Otherwise, all of the steakhouses and “Italian” restaurants have been disappointing. Famed for their steaks, the Texans certainly won’t be beaten on size but there is nothing special about their flavour. I have also learnt never to order the popular accompaniment to them, the loaded, baked sweet potato. Although my expectations of Italian food here were not as high as those I had of Texan steaks, I was equally as dismayed with it. Every pasta dish that I have been served so far, claiming on the plastic menu to be ‘authentic’ , has been bastardised. The lily has been gilded in suffocatingly sweet or rich sauces that have far too many ingredients.

Perhaps this was why I was so enamoured of a pocket-sized cocktail bar that my old friend Erika introduced me to in Cambridge on my return home at Christmas. The menu was handwritten on good paper whose stains added romance, the inky letters in an elegant scrawl. Artful candlelight, beautiful glassware, provocative photography and fantastic classic cocktails were the perfect accompaniment to such a long-awaited reunion. I drank a smooth sidecar.  The gentle warmth of the cognac and cointreau was a wonderful antidote to the cold night. Having blushingly reprimanded the barman for attempting to remove my glass without my having completely drained it of its dregs, I followed my sidecar with a whisky mac as one last guard against the frosty walk home. 

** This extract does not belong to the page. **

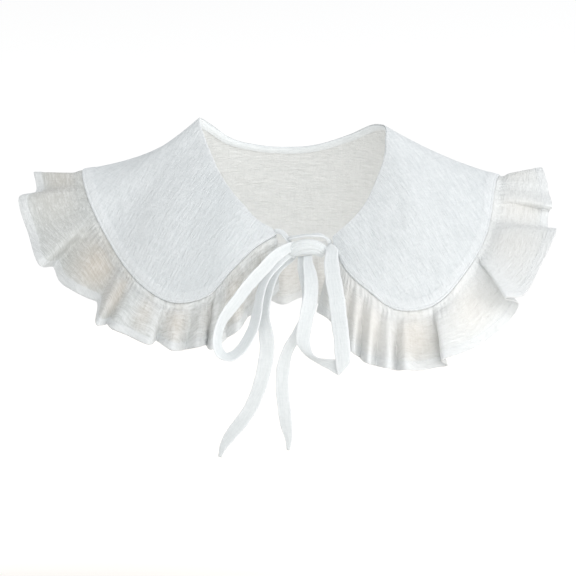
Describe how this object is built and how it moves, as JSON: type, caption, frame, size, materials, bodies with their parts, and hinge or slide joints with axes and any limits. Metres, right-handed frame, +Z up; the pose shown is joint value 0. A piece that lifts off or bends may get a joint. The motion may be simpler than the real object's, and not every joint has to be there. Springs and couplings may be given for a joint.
{
  "type": "false collar",
  "caption": "Detachable round cotton collar with a gathered ruffle along its outer edge and narrow ribbon ties in a bow, holding the form it has when worn.",
  "frame": {"origin": "middle of the neck opening, level with the back neckline, where the wearer's neck holds the collar", "axes": "+X to the side that is the viewer's right, +Y to the wearer's back, +Z up; the front and its bow face -Y"},
  "size_m": [0.3872, 0.2701, 0.2426],
  "materials": {
    "crinkle_cotton": "matt crinkled plain weave",
    "ruffle_cotton": "matt crinkled plain weave, one layer",
    "tie_cotton": "matt crinkled plain weave, folded and stitched"
  },
  "bodies": {
    "root": {"collar_body": "crinkle_cotton", "neck_binding": "crinkle_cotton", "ruffle": "ruffle_cotton", "tie_left": "tie_cotton", "tie_right": "tie_cotton", "bow_knot": "tie_cotton", "bow_loop_left": "tie_cotton", "bow_loop_right": "tie_cotton", "bow_tail_left": "tie_cotton", "bow_tail_right": "tie_cotton"}
  },
  "joints": []
}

The next day, we drank another luxurious thing; very good coffee. This was made properly, not “l’acqua sporca”  that I had come across in the States. This was taken both at Erika's house and in Limoncello, an excellent Italian deli down the road. Continuing my indulgence at home, my mother and I giggled every time she brought out her “Rich Italian” blend. If only….

During my stay, Erika also demonstrated just how easy it is to make wonderful food when she smudged some avocado onto slices of bread for lunch putting a poached egg on the top and smattering it with a little salt and pepper. Another example of the wonders of a simple combination of ingredients whose flavours just compliment each other was the bruschetta of goat’s cheese, roasted grapes and walnuts that I made for our solstice party at home. Why is it so difficult to find such classic combinations in America without them having been meddled with and overelaborated? As the Italian saying goes, “Don’t tell the peasants how good fruit and cheese tastes together”.




To give an overview of my culinary homecoming, I cooked and cooked over Christmas and New Year and almost everything was Italian. Venison ragù made with the pici that Mum had stashed away from her last trip, Gennaro Contaldo’s tiramisu al limone, the youtube recipe for which I watch every time I make it even though I have it written down. I just enjoy the way he says “eaps” of sugar and the part at the end when we exclaims incredulously “sometimes, I can’t believe I cook so good!”. Me neither Gennaro, me neither… 
 I can’t believe how much I have longed for the most basic of dishes that I used to cook regularly for myself, that both of my parents always cooked for me and that somehow just tastes better when they cook  it. That dish is pasta with tuna, garlic and anchovies. It is my ultimate comfort food and was probably the most satisfying meal of my entire christmas holidays. 



Not absolutely everything was Italian however. At New Year, staying with my Grandma, Dad and Stepmother, I touched upon some French cuisine. Dad and Kate had presented me with two beautiful cookbooks for Christmas, and as they are now living in France, one was of course, a French one by Rachel Khoo. To treat my Grandma, we cooked a masterpiece each to conclude the three courses of our New Year’s Eve meal. My father created the starter, inspired by Rachel Khoo, of scallops and brown shrimps in filo pastry. As usual it was pure wizardry from the boyish old man in the cowboy hat and the chocolate cigar. Kate served up a fabulous piece of roasted pork with the most moreish of crackling around. And as if we weren’t all gluttoned out already, I really went for the sucker punch with the darkest of chocolate cakes you could ever imagine for pudding. One of Rachel Khoo’s, it was called “The Black Beret” and the cointreau that we drank with it cut it better than a knife. 



Yes, I unapologetically prefer Europe to the United States based on the food alone. It makes me feel homesick and my heart (which would appear to be in cahoots with my stomach) simultaneously longs to be taken back to my beloved Italia. I won't even start on the other things that depress me about America. Yet I feel that I am being hard on the stars and stripes. I am sure that somewhere there is good food hiding away waiting to be found. We shall see...

On the plane I read some F. Scott Fitzgerald and I was struck by a line which read “It was not an American bar anymore - he felt polite in it, and not as if he owned it.” Kinda says it all. 

On my arrival back in Texas, I had to pass my lunchtime in Houston IAH airport while waiting for the shuttle bus. Dehydrated, I was shocked to find that water was more expensive than soda. Welcome to America.